İnteraktif yolla öğrenciyi eğitimin içine almasının amaçlandığını kaydeden Mumcu, ruhu olmayan uygulamalar yapıldığını ileri sürdü. Mumcu, ''Önce üniversite sınavını kaldıracaksınız, sınırsız, sonsuz şans vereceksiniz insanlara. İnsan kendini geliştirdikçe eğilim ve yönelimlerine uygun eğitim alma
kariyer sistemi içinde yer alma özgürlüğüne sahip olduğunu görecektir. Yapılması gereken budur'' dedi.
-KÜLTÜR BAKANI KOÇ'UN KONUŞMASI-
Bakan Koç ise kendisinden önceki
kaymakam, valiler, bakanlar hakkında konuşmadığını, genel başkanlar hakkında ise hiç konuşmadığını, bunun ''
Türkmen çocuğunun edebi'' olarak kabul edilmesi gerektiğini ifade etti.

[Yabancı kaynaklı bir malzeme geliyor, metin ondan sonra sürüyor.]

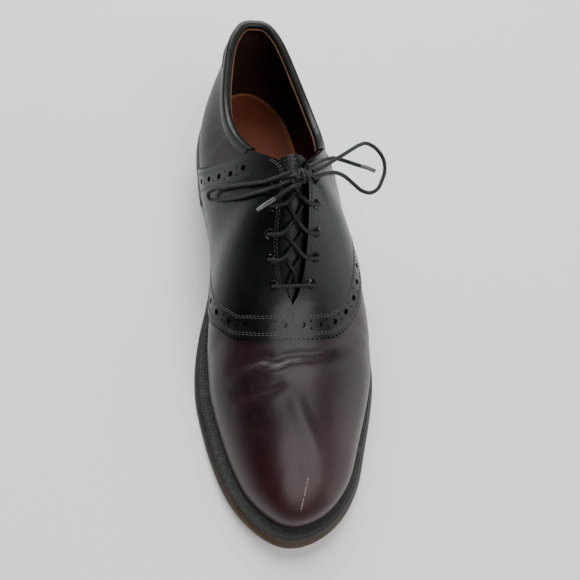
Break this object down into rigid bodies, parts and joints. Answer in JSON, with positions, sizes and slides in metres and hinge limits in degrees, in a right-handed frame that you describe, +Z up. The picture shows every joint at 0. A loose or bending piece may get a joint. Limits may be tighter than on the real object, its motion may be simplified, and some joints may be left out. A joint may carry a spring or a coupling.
{
  "type": "saddle shoe",
  "caption": "Left lace-up saddle shoe with a hollow leather upper, a dark saddle across the instep, welted leather sole, stacked heel, tongue and a bow of round laces.",
  "frame": {"origin": "on the floor, at the middle of the heel's face, 35 mm in front of the back of the heel", "axes": "+Z up from the floor, -Y towards the toe, +X towards the outer side of the left foot"},
  "size_m": [0.1193, 0.3087, 0.1118],
  "materials": {
    "sole_edge": "dyed dark sole edge, worn matt",
    "welt_leather": "black, stitched, matt",
    "heel_leather": "stacked lifts, dyed and waxed",
    "heel_rubber": "matt",
    "insole_leather": "brown, worn satin",
    "burgundy_leather": "dark burgundy, polished",
    "saddle_leather": "black, polished",
    "backstay_leather": "black, polished",
    "binding_leather": "black, satin",
    "tongue_leather": "black, satin",
    "eyelet_metal": "dark rolled rings",
    "lace_cord": "round waxed cord, satin",
    "aglet_film": "thin pale film"
  },
  "bodies": {
    "root": {"outsole": "sole_edge", "welt": "welt_leather", "heel_stack": "heel_leather", "top_lift": "heel_rubber", "insole": "insole_leather", "upper": "burgundy_leather", "saddle": "saddle_leather", "backstay": "backstay_leather", "collar_binding": "binding_leather", "tongue": "tongue_leather", "eyelet_inner_1": "eyelet_metal", "eyelet_inner_2": "eyelet_metal", "eyelet_inner_3": "eyelet_metal", "eyelet_inner_4": "eyelet_metal", "eyelet_inner_5": "eyelet_metal", "eyelet_outer_1": "eyelet_metal", "eyelet_outer_2": "eyelet_metal", "eyelet_outer_3": "eyelet_metal", "eyelet_outer_4": "eyelet_metal", "eyelet_outer_5": "eyelet_metal", "lace_bar": "lace_cord", "lace_cross_1": "lace_cord", "lace_cross_2": "lace_cord", "lace_cross_3": "lace_cord", "lace_cross_4": "lace_cord", "lace_knot": "lace_cord", "lace_loop_inner": "lace_cord", "lace_loop_outer": "lace_cord", "lace_end_inner": "lace_cord", "lace_end_outer": "lace_cord", "aglet_inner": "aglet_film", "aglet_outer": "aglet_film"}
  },
  "joints": []
}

Eskiden diyalektik kelimesinin, şimdi ise paradigma kavramının çok konuşulduğunu anlatan Koç, bazı kurumlarda 1960 sonrasında pozivist eğitimden pragmatik eğitime geçildiğini, ''Ben şu görüşle eğitim veriyorum dedikten sonra bunun zararın olmadığını'' kaydetti. Koç, ''Türkiye'nin sıkıntısı bunu söylemiyor. Bunu söylememek en kötü şey. Bilmeden en sağcı kurumlarımızda çok ciddi bir Marksistin eserini çok ciddi bir sağcının tercümesiyle sunuyoruz. Ne olursak olalım ne olduğumuzu bilelim'' dedi.

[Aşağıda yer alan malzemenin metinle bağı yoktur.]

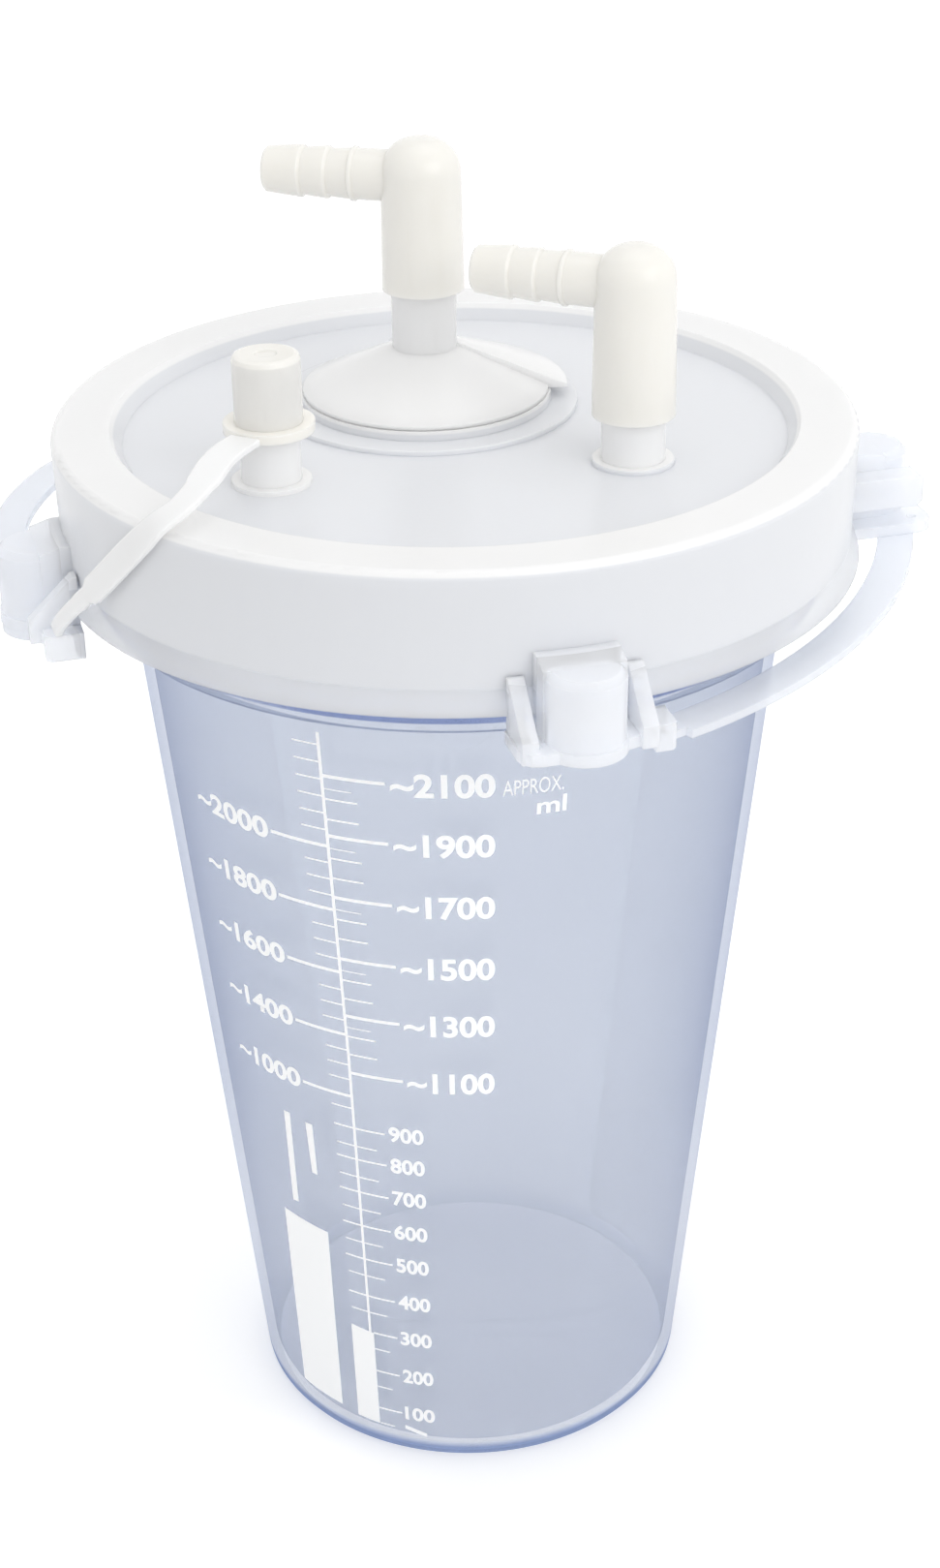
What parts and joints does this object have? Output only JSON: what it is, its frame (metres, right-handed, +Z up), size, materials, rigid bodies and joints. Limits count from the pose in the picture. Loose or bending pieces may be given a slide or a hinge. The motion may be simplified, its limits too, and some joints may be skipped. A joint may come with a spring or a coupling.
{
  "type": "medical suction canister",
  "caption": "Tapered clear jar with a white press-on lid, two swivelling elbow ports with hose barbs, a capped spigot and tethered caps parked round the rim.",
  "frame": {"origin": "centre of the jar's flat base", "axes": "+Z up along the jar's axis; -Y is the side that faces the user, +X to the user's right"},
  "size_m": [0.2129, 0.1955, 0.3018],
  "materials": {
    "clear_jar": "clear gloss",
    "lid_white": "translucent satin",
    "opaque_white": "satin",
    "ivory": "satin",
    "strap_white": "translucent satin",
    "filter_media": "fibrous"
  },
  "bodies": {
    "jar": {"jar": "clear_jar"},
    "lid": {"lid": "lid_white", "filter_housing": "opaque_white", "filter_disc": "filter_media", "front_strap": "strap_white", "right_strap": "strap_white", "back_strap": "strap_white", "tandem_strap": "strap_white"},
    "vacuum_elbow": {"vacuum_elbow": "ivory"},
    "patient_elbow": {"patient_elbow": "ivory"},
    "tandem_cap": {"tandem_cap": "ivory"},
    "right_cap": {"right_cap": "strap_white"},
    "back_cap": {"back_cap": "strap_white"},
    "left_cap": {"left_cap": "strap_white"}
  },
  "joints": [
    {"name": "lid_lift", "type": "slide", "parent": "jar", "child": "lid", "axis": [0, 0, 1], "range_m": [0, 0.07]},
    {"name": "vacuum_elbow_swivel", "type": "hinge", "parent": "lid", "child": "vacuum_elbow", "pos_m": [-0.0063, 0.016, 0.27], "axis": [0, 0, 1], "continuous": true},
    {"name": "patient_elbow_swivel", "type": "hinge", "parent": "lid", "child": "patient_elbow", "pos_m": [0.03678, -0.02149, 0.255], "axis": [0, 0, 1], "continuous": true},
    {"name": "tandem_cap_pull", "type": "slide", "parent": "lid", "child": "tandem_cap", "axis": [0, 0, 1], "range_m": [0, 0.018]},
    {"name": "right_cap_pull", "type": "slide", "parent": "lid", "child": "right_cap", "axis": [0, 0, -1], "range_m": [0, 0.016]},
    {"name": "back_cap_pull", "type": "slide", "parent": "lid", "child": "back_cap", "axis": [0, 0, -1], "range_m": [0, 0.016]},
    {"name": "left_cap_pull", "type": "slide", "parent": "lid", "child": "left_cap", "axis": [0, 0, -1], "range_m": [0, 0.016]}
  ]
}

Türkçe sevgisinden de söz eden Koç, bütün dünyada
Yunus Emre Enstitüleri kuruluşunu Bakanlar Kuruluna sevk ettiklerini belirten Koç, enstitülerin Türkçe ve Türk kültürünü yaymak için kurulacağını kaydetti.
Koç, Mumcu'nun eleştirilerine yanıt verirken de şöyle konuştu:
''Sayın bakanım, çok güzel konuşuyorsunuz, mantık selameti içerisinde konuşuyorsunuz. Size o açıdan teşekkür borçluyum. İktidara çatma şehveti inşallah sizi fahşanın çirkinliğine düşürmesin. Çünkü şehvet iffetle güzel. İffetin en önemli ölçütü de edeptir. Biz bütün siyasi parti liderlerinden ve bütün siyasetçilerden şehveti iffetle dengelemelerini, önce kendi nefsime arzu ediyorum. 60 yaşında olduğum için bu duamın kabul olunacağı kanaatindeyim.''
-''KIŞKIRTICI BAKIŞ AÇISI GETİRMEYE ÇALIŞTIM''-
Mumcu, Bakan Koç'un konuşmasının ardından yeniden söz alarak kürsüye geldi ve sözleriyle hiçbir kurum ve kişiyi
hedef almadığını söyledi.
Sadece
eylem, yönelim ve tercihleriyle değerlendirdiğini kaydeden, Mumcu, Koç'un samimiyetini kabul ettiğini belirtti. Mumcu, ''Ama asla kişiselleştirilmemiş bir iletişimi son sözleriyle kişiselleştirmiş olmasını da onun derin kültürüyle çok alakalandıramadım. Ben sayın bakanı insan olarak seviyorum, çok üstün ahlaki niteliklere sahip olduğunu düşünüyorum'' diye konuştu.
Konunun kimsenin kişiliği ile ilgisi bulunmadığını vurgulayan Mumcu, ''Paradigma kelimesinin şanına yaraşır bir kışkırtıcı bakış açısı getirmeye çalıştığını'' ifade etti. Mumcu, ''Bunu bir
tecavüz kastıyla yapmadım. Eleştirmek yermek kastıyla yapmadım. Bir işe yarasın diye bu kadar parçaladım kendimi. Sayın Bakan iyi niyetinize ve dileklerinize teşekkür ediyorum. Ben de aynısını siz ve bütün
mesai arkadaşlarınız için diliyorum'' dedi.